Instruction: Reproduce each line of the listing exactly.

Given information:
__________
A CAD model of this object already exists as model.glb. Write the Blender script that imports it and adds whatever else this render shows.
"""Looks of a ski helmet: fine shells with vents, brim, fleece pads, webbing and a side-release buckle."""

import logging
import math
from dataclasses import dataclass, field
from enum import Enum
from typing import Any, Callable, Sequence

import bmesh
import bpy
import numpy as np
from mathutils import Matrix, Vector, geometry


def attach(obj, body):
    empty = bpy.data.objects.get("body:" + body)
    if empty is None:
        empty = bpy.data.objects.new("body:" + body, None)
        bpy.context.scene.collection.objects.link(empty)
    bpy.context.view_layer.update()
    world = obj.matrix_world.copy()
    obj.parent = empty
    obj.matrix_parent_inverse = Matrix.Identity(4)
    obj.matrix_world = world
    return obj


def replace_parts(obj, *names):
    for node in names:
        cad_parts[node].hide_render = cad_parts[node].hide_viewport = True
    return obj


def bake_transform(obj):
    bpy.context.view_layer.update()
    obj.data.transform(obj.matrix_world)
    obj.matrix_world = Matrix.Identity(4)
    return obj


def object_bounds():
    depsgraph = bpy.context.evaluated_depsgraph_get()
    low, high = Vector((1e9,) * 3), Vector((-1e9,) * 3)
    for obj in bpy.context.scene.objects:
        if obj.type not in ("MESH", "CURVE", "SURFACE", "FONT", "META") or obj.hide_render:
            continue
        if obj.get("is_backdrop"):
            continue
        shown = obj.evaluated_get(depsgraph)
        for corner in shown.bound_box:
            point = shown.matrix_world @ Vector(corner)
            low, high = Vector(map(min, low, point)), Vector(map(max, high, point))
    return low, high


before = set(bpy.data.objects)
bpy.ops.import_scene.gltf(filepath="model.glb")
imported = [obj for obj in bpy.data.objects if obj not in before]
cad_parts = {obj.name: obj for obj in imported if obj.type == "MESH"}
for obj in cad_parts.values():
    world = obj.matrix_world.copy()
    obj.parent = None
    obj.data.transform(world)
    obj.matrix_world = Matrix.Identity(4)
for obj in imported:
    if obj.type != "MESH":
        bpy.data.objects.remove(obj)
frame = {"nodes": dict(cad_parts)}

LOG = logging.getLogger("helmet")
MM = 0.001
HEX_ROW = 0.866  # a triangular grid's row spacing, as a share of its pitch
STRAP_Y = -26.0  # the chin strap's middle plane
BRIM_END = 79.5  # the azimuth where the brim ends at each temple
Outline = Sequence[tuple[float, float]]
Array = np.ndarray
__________
The output:
A CAD model of this object already exists as model.glb. Write the Blender script that imports it and adds whatever else this render shows.
"""Looks of a ski helmet: fine shells with vents, brim, fleece pads, webbing and a side-release buckle."""

import logging
import math
from dataclasses import dataclass, field
from enum import Enum
from typing import Any, Callable, Sequence

import bmesh
import bpy
import numpy as np
from mathutils import Matrix, Vector, geometry


def attach(obj, body):
    empty = bpy.data.objects.get("body:" + body)
    if empty is None:
        empty = bpy.data.objects.new("body:" + body, None)
        bpy.context.scene.collection.objects.link(empty)
    bpy.context.view_layer.update()
    world = obj.matrix_world.copy()
    obj.parent = empty
    obj.matrix_parent_inverse = Matrix.Identity(4)
    obj.matrix_world = world
    return obj


def replace_parts(obj, *names):
    for node in names:
        cad_parts[node].hide_render = cad_parts[node].hide_viewport = True
    return obj


def bake_transform(obj):
    bpy.context.view_layer.update()
    obj.data.transform(obj.matrix_world)
    obj.matrix_world = Matrix.Identity(4)
    return obj


def object_bounds():
    depsgraph = bpy.context.evaluated_depsgraph_get()
    low, high = Vector((1e9,) * 3), Vector((-1e9,) * 3)
    for obj in bpy.context.scene.objects:
        if obj.type not in ("MESH", "CURVE", "SURFACE", "FONT", "META") or obj.hide_render:
            continue
        if obj.get("is_backdrop"):
            continue
        shown = obj.evaluated_get(depsgraph)
        for corner in shown.bound_box:
            point = shown.matrix_world @ Vector(corner)
            low, high = Vector(map(min, low, point)), Vector(map(max, high, point))
    return low, high


before = set(bpy.data.objects)
bpy.ops.import_scene.gltf(filepath="model.glb")
imported = [obj for obj in bpy.data.objects if obj not in before]
cad_parts = {obj.name: obj for obj in imported if obj.type == "MESH"}
for obj in cad_parts.values():
    world = obj.matrix_world.copy()
    obj.parent = None
    obj.data.transform(world)
    obj.matrix_world = Matrix.Identity(4)
for obj in imported:
    if obj.type != "MESH":
        bpy.data.objects.remove(obj)
frame = {"nodes": dict(cad_parts)}

LOG = logging.getLogger("helmet")
MM = 0.001
HEX_ROW = 0.866  # a triangular grid's row spacing, as a share of its pitch
STRAP_Y = -26.0  # the chin strap's middle plane
BRIM_END = 79.5  # the azimuth where the brim ends at each temple
Outline = Sequence[tuple[float, float]]
Array = np.ndarray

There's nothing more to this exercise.